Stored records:
####
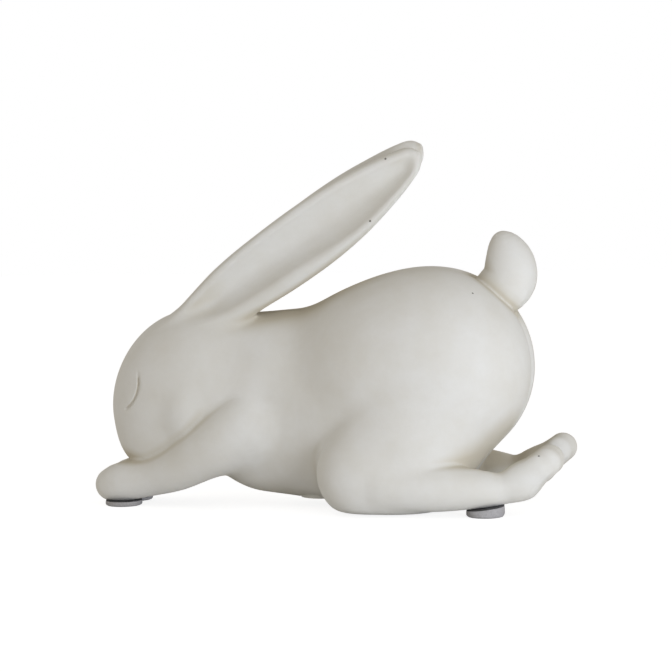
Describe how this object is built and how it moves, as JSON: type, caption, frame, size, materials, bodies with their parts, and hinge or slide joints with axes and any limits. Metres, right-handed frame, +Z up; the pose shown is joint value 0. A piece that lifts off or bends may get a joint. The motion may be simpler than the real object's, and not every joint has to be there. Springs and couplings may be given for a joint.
{
  "type": "rabbit figurine",
  "caption": "Matt cast rabbit resting chin-down on its forelegs, long ears swept back over the rump, upright tail, soles tucked behind, on four felt pads",
  "frame": {"origin": "on the ground under the middle of the figure's box", "axes": "+X towards the tail, -X towards the nose, -Y to the rabbit's left, +Z up"},
  "size_m": [0.2478, 0.1134, 0.1876],
  "materials": {
    "resin": "matt off-white cast stone resin with fine grain and pinholes",
    "felt": "grey self-adhesive felt"
  },
  "bodies": {
    "root": {"body_casting": "resin", "left_ear": "resin", "right_ear": "resin", "tail": "resin", "fill_hole_plug": "resin", "front_left_pad": "felt", "front_right_pad": "felt", "rear_left_pad": "felt", "rear_right_pad": "felt"}
  },
  "joints": []
}
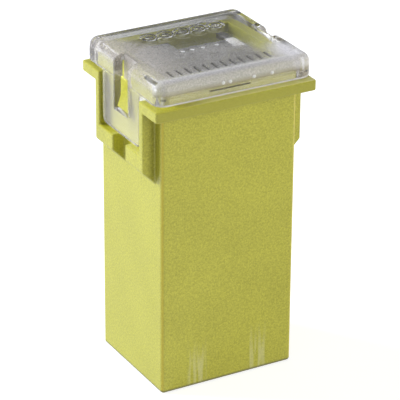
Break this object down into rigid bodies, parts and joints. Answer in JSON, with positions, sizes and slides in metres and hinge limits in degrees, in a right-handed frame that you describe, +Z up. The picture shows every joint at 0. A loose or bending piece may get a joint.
####
YOUR TASK:
Copy out each line of the data where the string "type" appears.

SOLVED EXERCISE:
Describe how this object is built and how it moves, as JSON: type, caption, frame, size, materials, bodies with their parts, and hinge or slide joints with axes and any limits. Metres, right-handed frame, +Z up; the pose shown is joint value 0. A piece that lifts off or bends may get a joint. The motion may be simpler than the real object's, and not every joint has to be there. Springs and couplings may be given for a joint.
  "type": "rabbit figurine",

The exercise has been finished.